Under the PWFA, a “reasonable accommodation” enables an employee (or prospective employee) to perform essential job functions while pregnant (or while experiencing a condition related to pregnancy). In general, determining the appropriate reasonable accommodation is achieved through an interactive dialogue between the employer and the employee requesting the accommodation (which is the same concept required under the ADA law dealing with employees (or applicants) with disabilities). The interactive dialogue requirement contemplates that an employer will engage in a collaborative, good-faith process with employees and prospective employees to determine effective and reasonable accommodations. The PWFA specifically identifies several reasonable accommodations that may be provided by the employer to the covered employee including:
More frequent or longer breaks and/or a modified work schedule
Changes to seating/work equipment
Temporary transfer to a less strenuous or hazardous position, job restructuring, light duty, and/or assistance with manual labor
Time off to attend to a pregnancy complication or recover from childbirth
Private, non-bathroom space for expressing breast milk
The PWFA requires an employer to provide reasonable accommodations unless the employer is able to demonstrate an undue hardship on the employer’s business. Undue hardship may be demonstrated where an employer proves that the requested accommodation would require significant difficulty or expense, taking into consideration relevant factors including the size and resources of the employer; the nature and cost of the accommodation; and the effect on expenses and resources or any other impact of the accommodation on the employer’s business.

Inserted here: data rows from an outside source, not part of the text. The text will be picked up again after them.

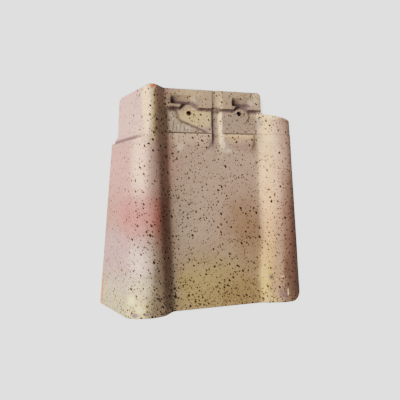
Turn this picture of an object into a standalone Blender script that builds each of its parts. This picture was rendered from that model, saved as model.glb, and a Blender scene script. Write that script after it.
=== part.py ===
# Left-hand verge tile: one piece of pressed and fired clay.
#
# It is drawn as it lies on a roof, with the pan level: X runs across the tile from the
# hanging wing to the cover roll, Y runs up the slope from the tail edge to the head edge,
# Z points up, X = 0 is the axis of the small channel between the nail pads, Y = 0 is the
# tail edge and Z = 0 is the top of the pan. At the end the tile is laid on the ground,
# where it rests on the lower edge of the wing and on the free edge of the cover roll.

import math

import bmesh
import bpy
from mathutils import Vector

# The whole tile, in metres
tile_length = 0.440
wall = 0.012
edge_chamfer = 0.0012

# The wing hangs down outside the verge roll and leans out. Its head part steps in
wing_lean = math.radians(27.0)
wing_drop = 0.096
wing_foot_x = -0.2385
wing_step_from_head = 0.106
wing_step_ramp = 0.006
wing_corner_radius = 0.009

# The verge roll: its outer shoulder and its crest at the tail edge, below the wing's
# step (lap), above the step (neck) and at the head edge
shoulder_tail_z = 0.011
shoulder_lap_x = -0.1640
shoulder_lap_z = 0.0145
shoulder_neck_x = -0.1500
shoulder_neck_z = 0.0200
shoulder_head_x = -0.1480
shoulder_head_z = 0.0190
crest_tail_x = -0.1420
crest_tail_z = 0.0255
crest_head_x = -0.1390
crest_head_z = 0.0330
shoulder_radius_tail = 0.014
shoulder_radius_head = 0.010
crest_radius_tail = 0.060
crest_radius_lap = 0.022
crest_radius_neck = 0.010
crest_radius_head = 0.009
flank_angle = math.radians(50.0)
flank_height_tail = 0.0205
flank_height_head = 0.0225
flank_radius = 0.012
foot_radius = 0.011
arch_radius_tail = 0.042
arch_radius_head = 0.005

# The pan, from the channel's axis to the foot of each roll
pan_left_tail = 0.096
pan_left_head = 0.108
pan_right_tail = 0.084
pan_right_head = 0.091

# The cover roll: a short flank, a broad crown and a rounded brow above the free edge
cover_flank_run = 0.012
cover_flank_height = 0.005
cover_foot_radius = 0.006
cover_crown_x = 0.128
cover_crown_height = 0.0125
cover_crown_radius = 0.040
cover_brow_run = 0.006
cover_brow_height = 0.0125
cover_brow_radius = 0.024
cover_edge_tail = 0.1750
cover_edge_head = 0.1698
cover_drop = 0.009
cover_corner_radius = 0.028
inner_corner_radius = 0.002

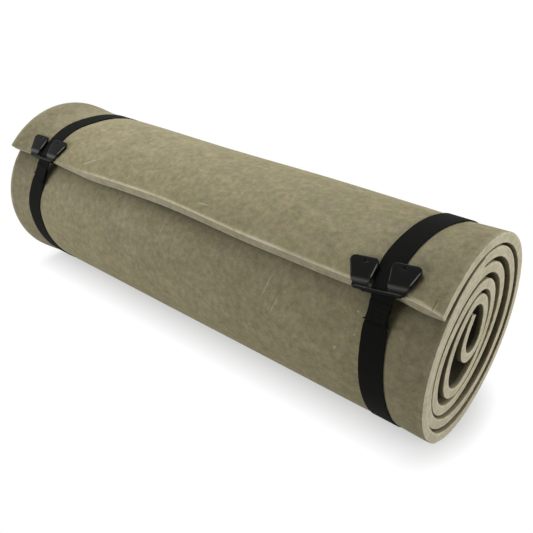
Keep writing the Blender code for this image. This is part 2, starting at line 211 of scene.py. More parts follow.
def at_lengths(values, along, wanted):
    """Values given at lengths along a line, read off at other lengths by straight interpolation."""
    columns = values.reshape(len(values), -1).T
    return np.stack([np.interp(wanted, along, column) for column in columns], axis=-1)


def smooth_step(value, low, high):
    """3 s^2 - 2 s^3, with s running from 0 at low to 1 at high."""
    s = np.clip((value - low) / (high - low), 0.0, 1.0)
    return s * s * (3.0 - 2.0 * s)


def smooth_through(table, where, column=1):
    """Smooth curve through a table's points: between two of them a cubic that has, at each, the mean
    slope of its two sides. Level beyond the first and the last."""
    places, values = table[:, 0], table[:, column]
    slopes = np.gradient(values, places)
    i = np.clip(np.searchsorted(places, where) - 1, 0, len(places) - 2)
    width = places[i + 1] - places[i]
    s = np.clip((where - places[i]) / width, 0.0, 1.0)
    first = values[i] * (1.0 + 2.0 * s) + slopes[i] * width * s
    second = values[i + 1] * (3.0 - 2.0 * s) - slopes[i + 1] * width * (1.0 - s)
    return first * (1.0 - s) ** 2 + second * s ** 2


# The winding

def gap_at(wound):
    """Gap outside a turn: a closed gap, the slit under the flap, and widest * sin(pi * s**lean)**power
    for each crescent, with s from 0 to 1 between where it opens and shuts."""
    # the slack is what the roll's radius holds beyond the core and the foam's own layers
    slack = ROLL_RADIUS - 0.5 * FOAM - CORE_RADIUS - FOAM * WOUND_TO / 360.0
    gap = CLOSED_GAP + (FLAP_GAP - CLOSED_GAP) * (1.0 - smooth_step(wound, *FLAP_GAP_CLOSES))
    for opens, shuts, share, lean in CRESCENTS:
        s = np.clip((wound - opens) / (shuts - opens), 0.0, 1.0)
        gap = gap + share * slack * np.sin(np.pi * s ** lean) ** CRESCENT_POWER
    return gap


def outer_turn_radius(wound):
    return ROLL_RADIUS - (FOAM + FLAP_GAP) * wound / 360.0


def wound_line():
    """Middle line of the foam from a little before the flap to the end of the tail, and how far each
    point is wound in. Every turn is the turn outside it, moved square to itself by foam and gap."""
    per_turn = round(360.0 / WIND_STEP)
    wound = np.arange(-STEPS_BEFORE_CUT * WIND_STEP, WOUND_TO + 0.5 * WIND_STEP, WIND_STEP)
    first = wound[:STEPS_BEFORE_CUT + per_turn + 1]
    line = (outer_turn_radius(first) - 0.5 * FOAM)[:, None] * direction(FLAP_ANGLE - first)
    while len(line) < len(wound):
        new = np.arange(len(line), min(len(line) + per_turn - 2, len(wound)))
        along = line[new - per_turn + 1] - line[new - per_turn - 1]
        inward = -left_of(unit(along))
        line = np.vstack([line, line[new - per_turn] + inward * (FOAM + gap_at(wound[new]))[:, None]])
    # the tail: its bend runs evenly from one radius to the next along each stretch
    share = (np.arange(TAIL_STEPS) + 0.5) / TAIL_STEPS
    steps = np.repeat([length * CORE_RADIUS / TAIL_STEPS for length, _, _ in TAIL], TAIL_STEPS)
    bends = np.concatenate([1.0 / a + (1.0 / b - 1.0 / a) * share for _, a, b in TAIL]) / CORE_RADIUS
    along = line[-1] - line[-4]
    heading = math.atan2(along[1], along[0]) - np.cumsum(bends * steps)
    strides = steps[:, None] * np.stack([np.cos(heading), np.sin(heading)], axis=-1)
    tail_wound = WOUND_TO + np.degrees(np.cumsum(steps) / CORE_RADIUS)
    return np.vstack([line, line[-1] + np.cumsum(strides, axis=0)]), np.concatenate([wound, tail_wound])


# Meshes

WELD = 1e-6


def loop_faces(rows, columns):
    """Quads between closed rows of points that are numbered row by row."""
    first, c = np.meshgrid(np.arange(rows - 1) * columns, np.arange(columns), indexing="ij")
    second, after = first + columns, (c + 1) % columns
    return np.stack([first + c, first + after, second + after, second + c], axis=-1).reshape(-1, 4)


def give_values(mesh, name, values):
    """A number for each of a mesh's points, for its finish to read."""
    attribute = mesh.attributes.new(name, "FLOAT", "POINT")
    attribute.data.foreach_set("value", np.asarray(values, dtype=np.float32).ravel())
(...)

The PWFA does permit an employer to require written documentation from a health care professional demonstrating the need for most accommodations; however, employers cannot require documentation of the need for more frequent breaks, changes to seating, limits on lifting more than twenty pounds, or providing a private, non-bathroom space for expressing breast milk.
The PWFA prohibits several practices by an employer. An employer may not:
Take an adverse action against a pregnant employee or an employee with a pregnancy-related condition who has requested a reasonable accommodation;
Deny an employment opportunity to a pregnant employee or an employee with a pregnancy-related condition based on the need to make a reasonable accommodation;
Require a pregnant employee or an employee with a pregnancy-related condition to take a leave of absence if another reasonable accommodation may be provided without undue hardship;
Require a pregnant employee or an employee with a pregnancy-related condition to accept an accommodation that is not necessary for the employee to perform the essential functions of the job;
Refuse to hire a person because that person is pregnant or has a pregnancy-related condition, if the person is capable of performing the essential functions of the job with a reasonable accommodation, unless the accommodation would pose an undue hardship.
Written Notice to Employees
Similar to other Massachusetts laws (including the Sick Leave Law and the Domestic Violence Leave law) the PWFA requires employers to ensure that its employees have written notice of their rights under the PWFA. The notice may be provided in a handbook or pamphlet or other means of notice to all employees. Employers must provide written notice of the rights afforded by the PWFA to all current employees prior to its April 1, 2018 effective date. After the effective date, employers must provide written notice to all new hires prior to their start dates and then again to any employee if that employee provides notice to the employer of pregnancy or a condition related to pregnancy within 10 days of such notification by the employee, even if the employee had previously received written notice of their rights.
Conn Kavanaugh has prepared a draft notice for employers, available here. However, employers should tailor their written notice to their own businesses.
Employee Remedies for Employer’s Violation of PWFA
Employees will have all of the remedies provided under the Massachusetts anti-discrimination laws to challenge and seek redress for an employer’s violation of the Act. This includes filing a charge of discrimination with the Massachusetts Commission Against Discrimination (“MCAD”) and filing suit against an employer. The MCAD has issued guidance and a Q&A document which provides additional clarification on the employer’s responsibilities under the Act, which is available here.
How to Comply
Employers should update their antidiscrimination policies and provide supervisors and managerial staff with training regarding employees’ rights under the PWFA. They should also take affirmative steps to evaluate the types of accommodations employees most likely will request under the PWFA and carefully consider how to implement those accommodations and whether they may pose an undue burden. Employers also should assess the essential functions of various positions, and whether (and how) an accommodation might permit an employee affected by pregnancy or a pregnancy-related condition to fulfill those functions. Employers will want to make sure that employees have access to private non-bathroom spaces for nursing or expressing breast milk, which the PWFA considers to be a reasonable accommodation (and which is already required under federal law).